Pré-HTA, pré-ostéoporose, prédiabète… la tendance « logique » à l’abaissement des seuils diagnostiques relève des seuils thérapeutiques. Elle est inquiétante à double titre : elle impose l’idée que ce n’est plus la maladie qu’il faut traiter mais le risque. « Elle impose aussi l’idée que le traitement prévaut sur les règles hygiénodiététiques. Cette facilité à médicaliser les populations n’est sans doute pas la meilleure réponse à notre impuissance à influencer durablement les comportements à risque », regrette le cardiologue.
Cette tendance, dans laquelle le rôle des firmes pharmaceutiques est déterminant, favorise le surtraitement : parce que le bénéfice attendu par le traitement devient plus modeste et plus aléatoire, tandis que les effets indésirables du traitement conservent leur probabilité de survenue.
Bénéfice à géométrie variable
Exemple avec l’ostéoporose. Les débats concernant la pertinence de sa prise en charge ne se sont jamais taris depuis l’avènement du traitement favorisé par l’utilisation de l’ostéodensitométrie. Ils ont été ravivés ces derniers mois par plusieurs publications dans des revues internationales depuis que le suivi en vie réelle des biphosphonates a fait émerger de nouveaux risques (ostéonécrose de la mâchoire, fractures atypiques du fémur sous traitement continu…) qui, bien que rares, surviendront, étant donné la fréquence de ces traitements dans la population féminine. Le recours au traitement est-il pertinent ? Pour ses détracteurs, l’ostéoporose n’est qu’un des facteurs de risque de fracture osseuse, le principal étant constitué par la chute. Le recours aux médicaments, discutables, est d’autant plus critiqué que son bénéfice-risque n’est pas systématique lorsque le risque de fracture est modéré.

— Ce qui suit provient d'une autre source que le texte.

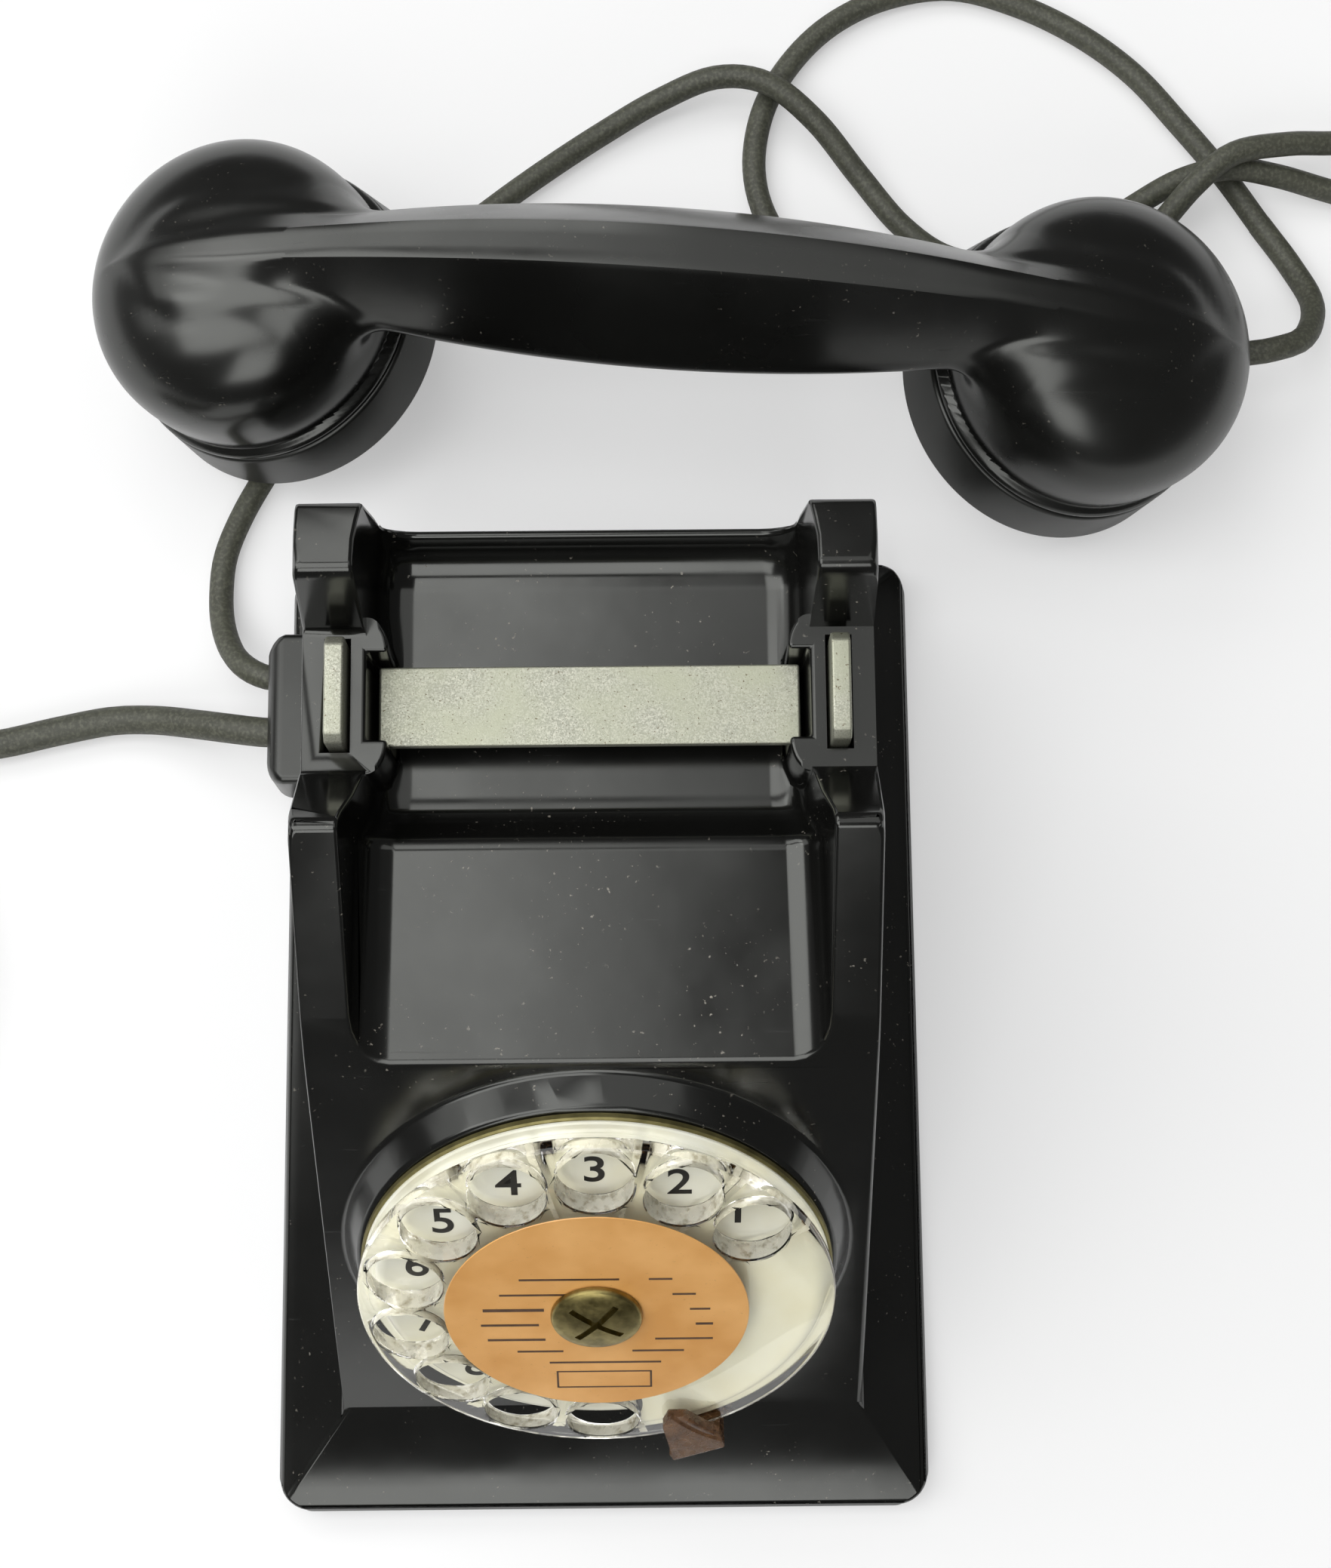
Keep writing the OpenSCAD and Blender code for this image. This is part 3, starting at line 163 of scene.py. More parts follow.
def bevelled(obj, width, segments=2, angle=30):
    """Rounds the edges that are sharper than an angle, save any whose rounding would stray."""
    bm = bmesh.new()
    bm.from_mesh(obj.data)
    skin = BVHTree.FromBMesh(bm)
    weight = bm.edges.layers.float.new("bevel_weight_edge")
    for edge in bm.edges:
        if len(edge.link_faces) == 2 and edge.calc_face_angle(0) > math.radians(angle):
            edge[weight] = 1
    bevel = obj.modifiers.new("edge_round", "BEVEL")
    bevel.width = width * MM
    bevel.segments = segments
    bevel.limit_method = "WEIGHT"
    bevel.use_clamp_overlap = False
    for _ in range(BEVEL_ROUNDS):
        bm.to_mesh(obj.data)
        trial = evaluated(obj)
        strays = stray_points(trial, skin, STRAY_SHARE * width * MM)
        bpy.data.meshes.remove(trial)
        if not strays:
            break
        for edge in bm.edges:
            if edge[weight] > 0 and any(strays.find(end.co)[2] < MM for end in edge.verts):
                edge[weight] = 0
    bm.free()
    return baked(obj)


def stray_points(mesh, skin, reach):
    """A search tree of the corners of triangles that leave a skin by more than a reach, or None."""
    mesh.calc_loop_triangles()
    found = []
    for triangle in mesh.loop_triangles:
        a, b, c = (mesh.vertices[i].co.copy() for i in triangle.vertices)
        if any(skin.find_nearest(p)[3] > reach
               for p in (a, b, c, (a + b + c) / 3, (a + b) / 2, (b + c) / 2, (c + a) / 2)):
            found += [a, b, c]
    if not found:
        return None
    tree = KDTree(len(found))
    for i, point in enumerate(found):
        tree.insert(point, i)
    tree.balance()
    return tree


def from_node(name, node, finish, body, width, segments=2, angle=30, flat=1.0, merge=0.002,
              tools=()):
    """A copy of a solid, with clean faces, rounded edges and cuts, which stands for it."""
    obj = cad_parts[node].copy()
    obj.data = obj.data.copy()
    obj.name = obj.data.name = name
    bpy.context.scene.collection.objects.link(obj)
    bevelled(outward(obj, merge, flat), width, segments, angle)
    finished(cut(obj, *tools), finish, None)
    even = obj.modifiers.new("even_faces", "WEIGHTED_NORMAL")
    even.keep_sharp = True
    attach(baked(obj), body)
    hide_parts(node)
    return obj


def tube_faces(rings, n):
    """Faces between rings of n points each, one after the other."""
    return [(i * n + k, i * n + (k + 1) % n, (i + 1) * n + (k + 1) % n, (i + 1) * n + k)
            for i in range(rings - 1) for k in range(n)]


def revolved(name, profile, place, finish, body, steps):
    """A closed profile of (radius, height) points turned about the place's Z axis."""
    verts, faces = [], []
    n = len(profile)
    for i in range(steps):
        a = 2 * math.pi * i / steps
        verts += [place @ Vector((r * math.cos(a), r * math.sin(a), z)) for r, z in profile]
        j = (i + 1) % steps
        faces += [(i * n + k, j * n + k, j * n + (k + 1) % n, i * n + (k + 1) % n)
                  for k in range(n)]
    return finished(outward(piece(name, verts, faces, finish, body)), finish, None)


def arc(cx, cy, r, a0, a1, n):
    """Points of an arc, in degrees, both ends included."""
    turn = [math.radians(a0 + (a1 - a0) * i / n) for i in range(n + 1)]
    return [(cx + r * math.cos(a), cy + r * math.sin(a)) for a in turn]


def slab(name, place, x, y, z, finish):
    """A plain block between two values each of x, y and z."""
    corners = [(x[0], y[0]), (x[1], y[0]), (x[1], y[1]), (x[0], y[1])]
    verts = [place @ Vector((px, py, pz)) for pz in z for px, py in corners]
    return piece(name, verts, [(3, 2, 1, 0), (4, 5, 6, 7)] + tube_faces(2, 4), finish, None)


def cut(obj, *tools):
    """Takes the tools' shapes out of a piece."""
    for tool in tools:
        step = obj.modifiers.new("cut", "BOOLEAN")
        step.operation = "DIFFERENCE"
        step.solver = "EXACT"
        step.object = tool
        baked(obj)
        bpy.data.objects.remove(tool)
    return obj


# ---- Frames of the dial and the handset ------------------------------------

ORIGIN = Matrix.Identity(4)
DIAL_TILT = math.radians(53.5)
DIAL_AT = Matrix.Translation((0, -49.591, 60.46)) @ Matrix.Rotation(DIAL_TILT, 4, "X")

HANDSET_AT = Matrix.Translation((14.7, 135, 0)) @ Matrix.Rotation(math.radians(-4.6), 4, "Z")
HALF_SPAN = 84.3
DOME_R = 30
DOME_UP = 22.8
CAPSULE_TILT = math.radians(19.4)
SIN_TILT, COS_TILT = math.sin(CAPSULE_TILT), math.cos(CAPSULE_TILT)
CAP_R = 32
CAP_H = 12.2
NECK_R = CAP_R - 4.4
UNIT_R = 23.5
FACE_Z = (CAP_R - 0.4) * SIN_TILT
FACE_X = HALF_SPAN - DOME_UP * SIN_TILT


def capsule_at(side):
    """Frame of a capsule with Z up from the middle of its cap's face; side is -1 for the ear."""
    tilt = Matrix.Rotation(side * CAPSULE_TILT, 4, "Y")
    return HANDSET_AT @ Matrix.Translation((side * FACE_X, 0, FACE_Z)) @ tilt


# ---- Materials -------------------------------------------------------------


def linear(code):
    """An sRGB hex colour as a linear one."""
    parts = [int(code[i : i + 2], 16) / 255 for i in (1, 3, 5)]
    return [c / 12.92 if c <= 0.04045 else ((c + 0.055) / 1.055) ** 2.4 for c in parts] + [1]


def add(tree, kind, settings=None, **inputs):
    """Adds one node. Inputs are values, or sockets to link; _0 stands for a numbered socket."""
    node = tree.nodes.new(kind)
    for key, value in (settings or {}).items():
        setattr(node, key, value)
    for key, value in inputs.items():
        socket = node.inputs[int(key[1:])] if key[0] == "_" else node.inputs[key.replace("_", " ")]
        if isinstance(value, bpy.types.NodeSocket):
            tree.links.new(value, socket)
        else:
            socket.default_value = value
    return node


def started(name):
    """A new material, its tree, and the Object coordinates in millimetres."""
    material = bpy.data.materials.new(name)
    material.use_nodes = True
    tree = material.node_tree
    tree.nodes.clear()
    place = add(tree, "ShaderNodeTexCoord").outputs["Object"]
    scaled = add(tree, "ShaderNodeMapping", Vector=place, Scale=(1000, 1000, 1000))
    return material, tree, scaled.outputs["Vector"]


def surfaced(material, shader):
    """Ends a material with its shader."""
    add(material.node_tree, "ShaderNodeOutputMaterial", Surface=shader.outputs[0])
    return material


def principled(material, **inputs):
    """Ends a material with one principled shader."""
    return surfaced(material, add(material.node_tree, "ShaderNodeBsdfPrincipled", **inputs))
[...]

Pour Yves Maugars, rhumatologue (CHU de Nantes), les polémiques sont issues de limites méthodologiques : « Le traitement permet de prévenir 50 à 70 % des fractures à moyen terme, soit de trois à cinq ans. Mais on n’en connaît pas le bénéfice à plus long terme. Il manque des études prospectives à long terme, très difficiles à réaliser. Sur ce constat, on traite à 60 ans en considérant probable que cela apporte un bénéfice à 80 ans sans en avoir la preuve formelle en termes d’Evidence Based Medicine. » Selon lui, les tendances encourageantes des chiffres des fractures ostéoporotiques dans la population, qui sont en légère baisse dans une population vieillissante, laissent penser que le choix adopté par la communauté médicale est le bon. Mais maintenir un traitement sans en connaître la durée optimale en termes de maintien de bénéfice clinique pose une question presque philosophique
Approche globale
À l’image du programme mis en place par la HAS pour la population des sujets âgés, l’idée serait d’améliorer les prescriptions à travers une approche globale et non pas segmentée par pathologie. L’équation est complexe. Car elle prend place dans une société où le recours aux investigations et aux traitements s’accroît. La tendance sociétale à porter le soin comme vecteur majeur de la santé, la médiatisation des innovations thérapeutiques et l’apparition de nouveaux concepts pathologiques, guidée par les industries pharmaceutiques, créent cette tendance, et une pression supplémentaire sur le corps médical.